■ **DATASET EXTRACT**:
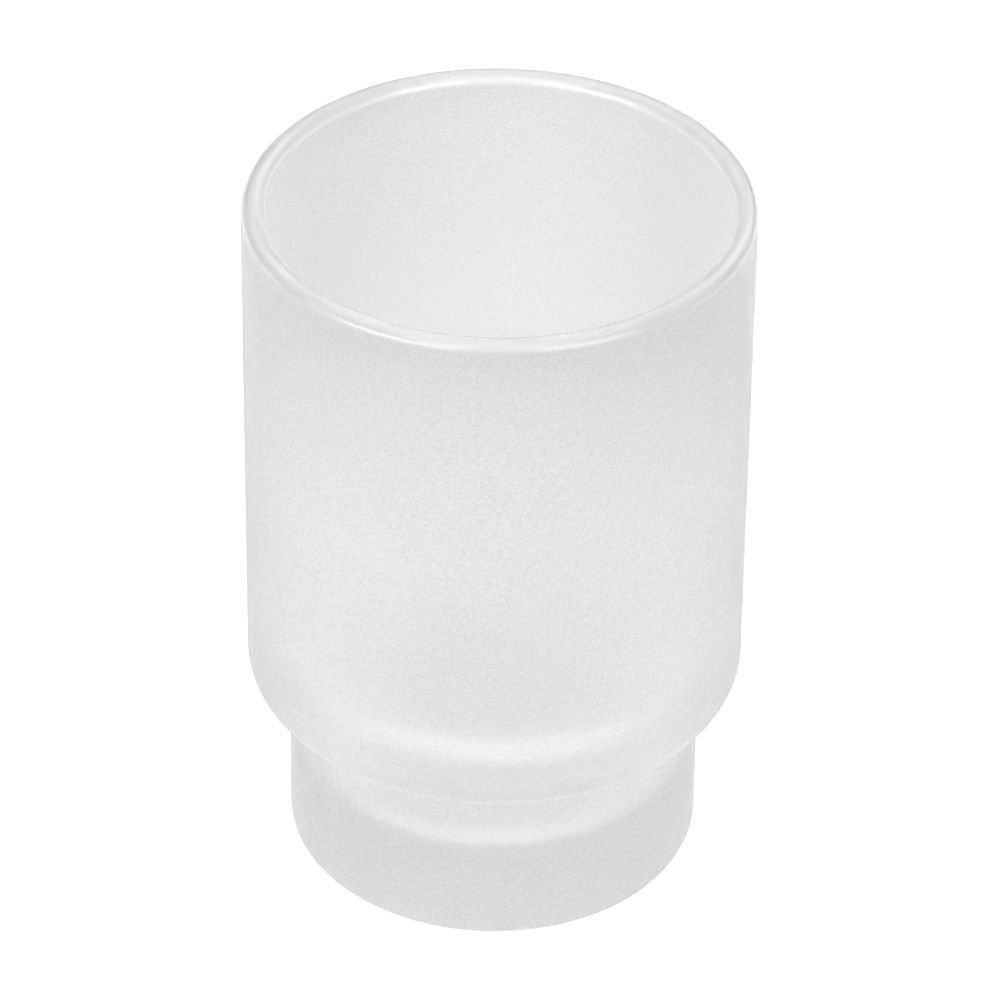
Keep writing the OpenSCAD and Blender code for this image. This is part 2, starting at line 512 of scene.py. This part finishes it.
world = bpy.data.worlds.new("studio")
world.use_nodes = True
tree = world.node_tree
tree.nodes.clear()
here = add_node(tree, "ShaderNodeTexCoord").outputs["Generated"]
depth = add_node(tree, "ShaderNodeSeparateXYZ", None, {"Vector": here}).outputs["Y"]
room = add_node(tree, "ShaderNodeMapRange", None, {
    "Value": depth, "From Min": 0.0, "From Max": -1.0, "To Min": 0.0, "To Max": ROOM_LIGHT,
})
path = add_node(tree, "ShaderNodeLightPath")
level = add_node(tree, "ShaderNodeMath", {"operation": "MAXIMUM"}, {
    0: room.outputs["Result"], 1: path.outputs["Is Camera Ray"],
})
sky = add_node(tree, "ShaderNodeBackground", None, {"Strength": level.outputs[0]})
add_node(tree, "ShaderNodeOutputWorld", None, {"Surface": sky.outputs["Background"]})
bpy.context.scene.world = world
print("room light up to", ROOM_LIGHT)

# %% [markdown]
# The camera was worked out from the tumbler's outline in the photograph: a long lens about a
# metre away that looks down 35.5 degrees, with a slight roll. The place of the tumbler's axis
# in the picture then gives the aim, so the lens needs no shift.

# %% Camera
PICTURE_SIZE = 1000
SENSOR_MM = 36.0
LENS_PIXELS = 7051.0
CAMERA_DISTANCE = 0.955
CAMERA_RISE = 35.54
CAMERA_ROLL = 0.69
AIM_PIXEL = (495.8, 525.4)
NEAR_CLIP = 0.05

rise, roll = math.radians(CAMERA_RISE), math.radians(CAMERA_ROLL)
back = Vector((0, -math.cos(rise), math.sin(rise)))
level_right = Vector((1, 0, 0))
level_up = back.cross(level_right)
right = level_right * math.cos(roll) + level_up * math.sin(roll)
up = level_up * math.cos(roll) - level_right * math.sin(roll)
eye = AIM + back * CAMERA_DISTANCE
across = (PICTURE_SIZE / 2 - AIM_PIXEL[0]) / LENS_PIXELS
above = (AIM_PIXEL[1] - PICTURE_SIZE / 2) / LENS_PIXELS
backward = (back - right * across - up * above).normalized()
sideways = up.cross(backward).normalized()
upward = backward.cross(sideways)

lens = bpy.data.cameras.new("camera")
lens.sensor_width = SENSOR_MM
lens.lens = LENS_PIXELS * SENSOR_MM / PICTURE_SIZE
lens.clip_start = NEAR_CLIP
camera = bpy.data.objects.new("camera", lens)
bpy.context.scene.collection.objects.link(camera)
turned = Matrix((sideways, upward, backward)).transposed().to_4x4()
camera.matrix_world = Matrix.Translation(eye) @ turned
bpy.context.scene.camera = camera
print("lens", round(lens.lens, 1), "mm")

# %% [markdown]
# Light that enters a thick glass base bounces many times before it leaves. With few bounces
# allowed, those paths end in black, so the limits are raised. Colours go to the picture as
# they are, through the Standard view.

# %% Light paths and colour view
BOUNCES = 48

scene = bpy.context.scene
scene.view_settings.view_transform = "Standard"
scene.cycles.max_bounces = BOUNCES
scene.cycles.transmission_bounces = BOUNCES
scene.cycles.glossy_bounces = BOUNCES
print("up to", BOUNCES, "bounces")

■ **WHAT TO PRODUCE**: From the first line above through the line that contains "NEAR_CLIP = 0.05", quote each line exactly. Output nothing more.

■ **CORRECT RESULT**:
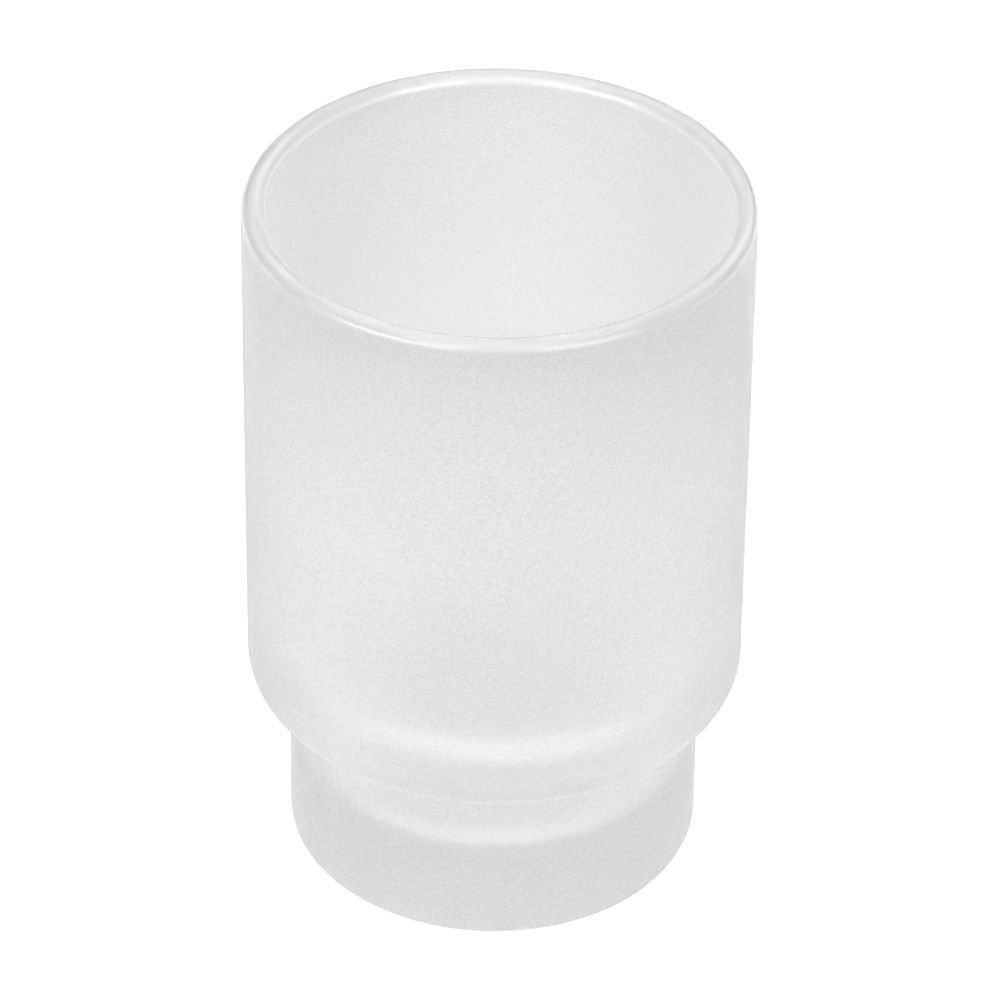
Keep writing the OpenSCAD and Blender code for this image. This is part 2, starting at line 512 of scene.py. This part finishes it.
world = bpy.data.worlds.new("studio")
world.use_nodes = True
tree = world.node_tree
tree.nodes.clear()
here = add_node(tree, "ShaderNodeTexCoord").outputs["Generated"]
depth = add_node(tree, "ShaderNodeSeparateXYZ", None, {"Vector": here}).outputs["Y"]
room = add_node(tree, "ShaderNodeMapRange", None, {
    "Value": depth, "From Min": 0.0, "From Max": -1.0, "To Min": 0.0, "To Max": ROOM_LIGHT,
})
path = add_node(tree, "ShaderNodeLightPath")
level = add_node(tree, "ShaderNodeMath", {"operation": "MAXIMUM"}, {
    0: room.outputs["Result"], 1: path.outputs["Is Camera Ray"],
})
sky = add_node(tree, "ShaderNodeBackground", None, {"Strength": level.outputs[0]})
add_node(tree, "ShaderNodeOutputWorld", None, {"Surface": sky.outputs["Background"]})
bpy.context.scene.world = world
print("room light up to", ROOM_LIGHT)

# %% [markdown]
# The camera was worked out from the tumbler's outline in the photograph: a long lens about a
# metre away that looks down 35.5 degrees, with a slight roll. The place of the tumbler's axis
# in the picture then gives the aim, so the lens needs no shift.

# %% Camera
PICTURE_SIZE = 1000
SENSOR_MM = 36.0
LENS_PIXELS = 7051.0
CAMERA_DISTANCE = 0.955
CAMERA_RISE = 35.54
CAMERA_ROLL = 0.69
AIM_PIXEL = (495.8, 525.4)
NEAR_CLIP = 0.05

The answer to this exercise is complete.